Posted by David Kassel on March 18, 2010

It’s been a long wait, but my book on how to successfully manage public projects is in print.

The book, “Managing Public Sector Projects: A Strategic Framework for Success in an Era of Downsized Government,” has been published by CRC Press.   The book is available on CRC’s website, and you can find it on Amazon and on other online sites.  

The book is intended to provide managers at all levels of government with tips and advice on how to bring public projects to completion on time and within budget, without sacrificing quality.  It’s filled with discussion of real-life examples of problematic undertakings, from the Big Dig in Boston, to reconstruction projects in Iraq.  There are some success stories in there as well.

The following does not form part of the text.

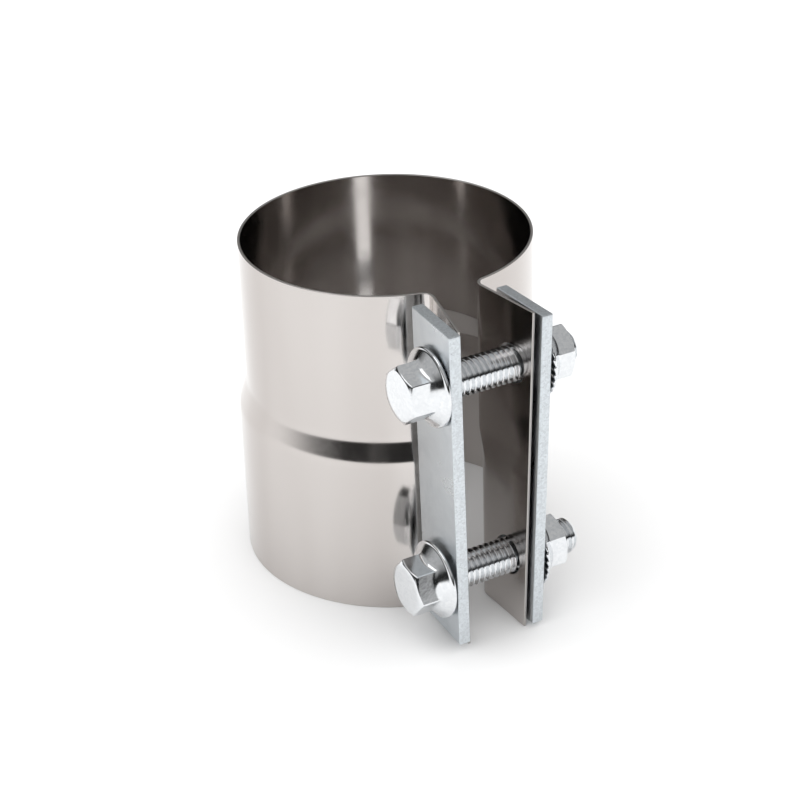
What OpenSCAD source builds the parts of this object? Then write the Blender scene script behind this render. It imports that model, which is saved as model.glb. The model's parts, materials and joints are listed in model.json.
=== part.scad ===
// Stepped lap-joint band clamp: one stainless band, two reaction bars, two flange bolts, two flange nuts.
// The band stands on its own axis (+Z). Its two flanges point to -Y and the bolts run along X,
// heads on the -X side and nuts on the +X side. All lengths are in millimetres.

/* [Band] */
// Bore of the upper section, the outside diameter of the pipe it grips
pipe_bore_d = 76.2; // [72:0.1:79]
// How much larger the radius of the lower section is, for the pipe that overlaps the first
step_rise = 2.2; // [1:0.1:2.6]
// Thickness of the band sheet
sheet_t = 0.8; // [0.7:0.1:1.2]
// Height of the band along the pipe
band_h = 91; // [88:1:96]
// Height at which the pressed step begins
step_z = 43.5; // [38:0.1:50]
// Height of the pressed step
step_h = 6.5; // [5:0.1:8]

/* [Flanges] */
// Angle from the middle plane to the foot of each flange, upper section, in degrees
foot_upper_angle = 9.3; // [8:0.1:11]
// Angle from the middle plane to the foot of each flange, lower section, in degrees
foot_lower_angle = 8.4; // [8:0.1:11]
// Direction of the right flange away from the middle plane, upper section, in degrees
right_upper_angle = 7.8; // [6:0.1:10]
// Direction of the right flange away from the middle plane, lower section, in degrees
right_lower_angle = 4.2; // [3:0.1:8]
// Direction of the left flange away from the middle plane, upper section, in degrees
left_upper_angle = 9.2; // [6:0.1:10]
// Direction of the left flange away from the middle plane, lower section, in degrees
left_lower_angle = 8.4; // [5:0.1:9]
// Distance from the pipe axis to the outer edges of the flanges
flange_reach = 61; // [60.5:0.1:62]
// Centre line radius of the bend between the band and a flange
bend_r = 3; // [2:0.1:4]
// Diameter of the bolt holes in the flanges and the bars
hole_d = 11.2; // [10.8:0.1:11.6]

/* [Bars] */
// Width of a bar, measured away from the band
bar_w = 20; // [19:0.5:20]
// Thickness of a bar
bar_t = 3.2; // [2.5:0.1:4]
// Length of a bar along the band
bar_h = 89; // [76:0.5:89]
// Distance from the pipe axis to the outer edge of a bar
bar_reach = 63.5; // [63:0.1:65]
// Height of the left bar's lower end
bar_left_z = 2.3; // [0:0.1:3]
// Height of the right bar's lower end
bar_right_z = 1.3; // [0:0.1:3]
// Lean of the left bar away from the middle plane, in degrees
bar_left_lean = 0.3; // [-1:0.1:1]
// Lean of the right bar away from the middle plane, in degrees
bar_right_lean = 5.8; // [4:0.1:6]
// Tilt of the left bar, its top away from the middle plane, in degrees
bar_left_tilt = 0.85; // [0:0.05:1.2]
// Tilt of the right bar, its top away from the middle plane, in degrees
bar_right_tilt = 1.9; // [1:0.05:2.2]

/* [Bolts] */
// Outside diameter of the thread
thread_d = 9.52; // [8:0.01:9.6]
// Length of a bolt under its head
bolt_len = 40.4; // [39:0.1:60]
// Size across the flats of the hexagons
hex_af = 13.4; // [13:0.1:15]
// Diameter of the round flanges under the hexagons
flange_d = 21.2; // [19:0.1:21.6]
// Height of a bolt head with its flange
head_h = 9.3; // [8:0.1:11]
// Height of a nut with its flange
nut_h = 8.8; // [8:0.1:10]
// Height of the lower bolt above the bottom rim
bolt_low_z = 18; // [16:0.5:22]
// Height of the upper bolt above the bottom rim
bolt_high_z = 74; // [68:0.5:76]
// Distance from the pipe axis to the bolts
bolt_reach = 53.4; // [53:0.1:54]
// Angle between the bolts and the X axis, in degrees
bolt_lean = 3; // [2.5:0.1:3.5]
// Turn of the upper bolt's head about its axis, in degrees
bolt_high_turn = 10; // [-30:1:30]
// Turn of the lower bolt's head about its axis, in degrees
bolt_low_turn = 20; // [-30:1:30]
// Turn of the upper nut about its axis, in degrees
nut_high_turn = 10; // [-30:1:30]
// Turn of the lower nut about its axis, in degrees
nut_low_turn = -5; // [-30:1:30]

/* [Hidden] */

$fn = 128;
eps = 0.5;                 // how far a cut runs past the solid it cuts
far = 60;                  // reach of the wedges that trim the rings, well past the band
seam = 0.2;                // slit at the back, where the two halves of the band meet
step_slices = 4;           // thin rings that build up the pressed step
bend_thinning = 0.03;      // how much each face of the sheet draws in at a bend
bend_tuck = 4;             // degrees by which each end of a bend runs into the sheet it joins
touch_gap = 0.05;          // space between a bar and the flange edge it leans on
upper_head_gap = 0.7;      // space between the upper bolt head and its bar
lower_head_gap = 1.2;      // the same at the lower bolt head
nut_gap = 1;               // space between a nut and its bar, which leans as the clamp closes
thread_play = 0.04;        // radial play between a thread and its nut
rim_t = 1.2;               // thickness of a hexagon's round flange at its edge
skirt_h = 2.8;             // height of the cone between the round flange and the hexagon
chamfer = 0.9;             // bevel at the bolt's end and at the mouth of the nut
upper_r = (pipe_bore_d + sheet_t) / 2;      // centre line radius of the upper section
lower_r = upper_r + step_rise;              // centre line radius of the lower section
slices = step_slices + 2;                   // slices in each half of the band: lower section, step, upper
hex_ac = hex_af / cos(30);                  // size across the corners of the hexagons

// A length to the nearest hundredth, so that a slice ends exactly where the next one begins
function hundredths(v) = round(v * 100) / 100;

// Height at which slice k begins: slice 0 is the lower section and the last slice is the upper section
function slice_z(k) =
    k == 0 ? 0 : k == slices ? band_h : hundredths(step_z + step_h * (k - 1) / step_slices);

// How far slice k has come through the step: 0 in the lower section, 1 in the upper
function rise_share(k) = k / (slices - 1);

// Centre line radius of slice k
function ring_r(k) = lower_r - step_rise * rise_share(k);

// Direction angle of the bend's centre in slice k, seen from the pipe axis
function bend_angle(k) =
    foot_lower_angle + (foot_upper_angle - foot_lower_angle) * rise_share(k)
    + asin(bend_r / (ring_r(k) + bend_r));

// Place of that centre
function bend_centre(k) = (ring_r(k) + bend_r) * [sin(bend_angle(k)), -cos(bend_angle(k))];

// Direction of a flange in slice k, away from the middle plane, from its directions in the two sections
function flange_dir(k, lower, upper) = lower + (upper - lower) * rise_share(k);

// Length of the flat flange sheet in slice k, from the end of the bend outwards, for flange direction d
function sheet_len(k, d) = (flange_reach + bend_centre(k)[1] - bend_r * sin(d)) / cos(d);

// Distance from the pipe axis, square to a bar of this lean, of a line on a flange's outer face in slice k:
// inset is that line's distance from the outer end of the sheet
function face_at(k, d, lean, inset) =
    bend_centre(k) * [cos(lean), sin(lean)]
    + (sheet_t / 2 - bend_r) * cos(d - lean) + (sheet_len(k, d) - inset) * sin(d - lean);

// Distance from the pipe axis to a bar's inner face, at half the band's height and square to the bar:
// the bar just clears every slice of the flange beside it
function bar_face(lower, upper, lean, tilt) =
    max([for (k = [0 : slices - 1]) for (z = [slice_z(k), slice_z(k + 1)]) for (inset = [0, bar_w])
        face_at(k, flange_dir(k, lower, upper), lean, inset) - tan(tilt) * (z - band_h / 2)])
    + touch_gap;

right_face = bar_face(right_lower_angle, right_upper_angle, bar_right_lean, bar_right_tilt);
left_face = bar_face(left_lower_angle, left_upper_angle, bar_left_lean, bar_left_tilt);

// Distance along a bolt at height z from the middle plane to a bar's outer face: side is 1 at the nuts
function bar_on_bolt(face, tilt, lean, z, side) =
    (face + tan(tilt) * (z - band_h / 2) + bar_t / cos(tilt) + bolt_reach * sin(lean))
    / cos(lean - side * bolt_lean);

// Bearing face of the bolt heads and of the nuts, along the bolt at height z
function head_at(z, gap) = -bar_on_bolt(left_face, bar_left_tilt, bar_left_lean, z, -1) - gap;
function nut_at(z) = bar_on_bolt(right_face, bar_right_tilt, bar_right_lean, z, 1) + nut_gap;

// Places its children on a bolt's axis at height z, their +Z along the bolt, s from the middle plane
module on_bolt(z, s) {
    translate([0, -bolt_reach, z]) rotate([0, 0, bolt_lean]) rotate([0, 90, 0]) translate([0, 0, s]) children();
}

// Two holes that run out from the middle plane, on the nut side
module bolt_holes() {
    for (z = [bolt_low_z, bolt_high_z]) on_bolt(z, 0) cylinder(d = hole_d, h = far);
}

// The same holes on the head side
module bolt_holes_left() {
    for (z = [bolt_low_z, bolt_high_z]) on_bolt(z, -far) cylinder(d = hole_d, h = far);
}

// Outline of a tube of centre line radius r and wall thickness t
module tube(r, t) {
    difference() {
        circle(r = r + t / 2);
        circle(r = r - t / 2);
    }
}

// Half of slice k's ring, from the slit at the back to the start of the bend
module half_ring(k) {
    front = far * tan(bend_angle(k));
    intersection() {
        tube(ring_r(k), sheet_t);
        polygon([[0, 0], [front, -far], [far, -far], [far, far], [seam / 2, far], [seam / 2, 0]]);
    }
}

// Bend from the ring into the flange: a sector of a small tube that is a little thinner than the sheet,
// as a bend is, and whose ends run a short way into the ring and into the flange sheet
module bend(k, d) {
    ring_end = 90 + bend_angle(k) - bend_tuck;
    sheet_end = 180 + d + bend_tuck;
    to_ring = 3 * bend_r * [cos(ring_end), sin(ring_end)];
    to_sheet = 3 * bend_r * [cos(sheet_end), sin(sheet_end)];
    intersection() {
        tube(bend_r, sheet_t - 2 * bend_thinning);
        polygon([[0, 0], to_sheet, to_sheet + to_ring, to_ring]);
    }
}

// Slice k of the right half of the band, with its flange in direction d
module band_slice(k, d) {
    translate([0, 0, slice_z(k)]) linear_extrude(slice_z(k + 1) - slice_z(k)) union() {
        half_ring(k);
        translate([bend_centre(k)[0], bend_centre(k)[1]]) {
            bend(k, d);
            rotate(d) translate([-bend_r - sheet_t / 2, -sheet_len(k, d)]) square([sheet_t, sheet_len(k, d)]);
        }
    }
}

// Right half of the band before drilling: lower section, pressed step, upper section
module half_band(lower, upper) {
    for (k = [0 : slices - 1]) band_slice(k, flange_dir(k, lower, upper));
}

module band_right() {
    color("gainsboro") difference() {
        half_band(right_lower_angle, right_upper_angle);
        bolt_holes();
    }
}

module band_left() {
    color("gainsboro") difference() {
        mirror([1, 0, 0]) half_band(left_lower_angle, left_upper_angle);
        bolt_holes_left();
    }
}

// Flat bar on the right side that leans on its flange sheet, its lower end at height z
module bar(face, tilt, lean, z) {
    rotate([0, 0, lean]) translate([face, 0, band_h / 2]) rotate([0, tilt, 0])
        translate([0, -bar_reach, z - band_h / 2]) cube([bar_t, bar_w, bar_h]);
}

module bar_right() {
    color("lightsteelblue") difference() {
        bar(right_face, bar_right_tilt, bar_right_lean, bar_right_z);
        bolt_holes();
    }
}

module bar_left() {
    color("lightsteelblue") difference() {
        mirror([1, 0, 0]) bar(left_face, bar_left_tilt, bar_left_lean, bar_left_z);
        bolt_holes_left();
    }
}

// Hexagon with a round flange, its bearing face at the origin and its height along +Z
module flanged_hex(h, turn) {
    crown_r = hex_af / 2 - 0.2;
    cylinder(d = flange_d, h = rim_t);
    translate([0, 0, rim_t]) cylinder(d1 = flange_d - 0.8, d2 = hex_af, h = skirt_h);
    intersection() {
        rotate([0, 0, turn]) cylinder(d = hex_ac, h = h, $fn = 6);
        cylinder(r1 = crown_r + h / tan(30), r2 = crown_r, h = h);
    }
}

module flange_bolt(z, turn, gap) {
    color("silver") on_bolt(z, head_at(z, gap)) {
        rotate([180, 0, 0]) flanged_hex(head_h, turn);
        cylinder(d = thread_d, h = bolt_len - chamfer);
        translate([0, 0, bolt_len - chamfer])
            cylinder(d1 = thread_d, d2 = thread_d - 2 * chamfer, h = chamfer);
    }
}

module flange_nut(z, turn) {
    color("silver") on_bolt(z, nut_at(z)) difference() {
        flanged_hex(nut_h, turn);
        translate([0, 0, -eps]) cylinder(d = thread_d + 2 * thread_play, h = nut_h + 2 * eps);
    }
}

module bolt_upper() { flange_bolt(bolt_high_z, bolt_high_turn, upper_head_gap); }
module bolt_lower() { flange_bolt(bolt_low_z, bolt_low_turn, lower_head_gap); }
module nut_upper() { flange_nut(bolt_high_z, nut_high_turn); }
module nut_lower() { flange_nut(bolt_low_z, nut_low_turn); }

band_left();
band_right();
bar_left();
bar_right();
bolt_upper();
bolt_lower();
nut_upper();
nut_lower();
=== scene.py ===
import bpy
import bmesh
import numpy as np
from mathutils import Matrix, Vector
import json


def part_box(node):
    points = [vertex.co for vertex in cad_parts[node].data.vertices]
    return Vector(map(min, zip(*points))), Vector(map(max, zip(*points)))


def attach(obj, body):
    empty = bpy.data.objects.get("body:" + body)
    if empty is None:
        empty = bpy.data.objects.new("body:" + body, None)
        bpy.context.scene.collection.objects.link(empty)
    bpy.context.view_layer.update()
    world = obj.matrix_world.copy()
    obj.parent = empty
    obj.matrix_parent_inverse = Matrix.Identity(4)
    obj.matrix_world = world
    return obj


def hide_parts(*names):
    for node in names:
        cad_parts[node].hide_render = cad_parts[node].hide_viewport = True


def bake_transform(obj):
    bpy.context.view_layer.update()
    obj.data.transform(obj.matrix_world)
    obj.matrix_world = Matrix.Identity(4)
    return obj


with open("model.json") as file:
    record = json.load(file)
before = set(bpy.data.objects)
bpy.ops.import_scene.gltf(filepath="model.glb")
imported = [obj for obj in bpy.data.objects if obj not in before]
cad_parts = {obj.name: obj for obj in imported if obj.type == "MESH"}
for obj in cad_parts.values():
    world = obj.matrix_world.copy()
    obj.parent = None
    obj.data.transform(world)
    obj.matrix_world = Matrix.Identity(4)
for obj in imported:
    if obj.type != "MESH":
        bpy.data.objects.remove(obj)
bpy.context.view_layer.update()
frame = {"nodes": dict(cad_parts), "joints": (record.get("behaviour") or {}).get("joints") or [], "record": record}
record = frame["record"]
joints = {joint["name"]: joint for joint in frame["joints"]}
mounts = {mount["name"]: mount for mount in record["mounts"]}
print("frame loaded:", len(frame["nodes"]), "nodes")

mm = 0.001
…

In addition to keeping managers in mind, I’ve tried to gear the book to students in graduate-level courses in public administration.   I’m indebted to Marc Holzer, Dean of the School of Public Affairs and Administration at Rutgers University, for the great foreword he wrote to the book.

Also, I owe a debt of gratitude to Professor Evan Berman, editor of the American Society for Public Administration (ASPA) book series of which my book is a part.   There are many others who deserve thanks as well, and most are mentioned in the book’s acknowledgements.

Buy the book now, or wait until you can get a used copy.  And please let me know what you think.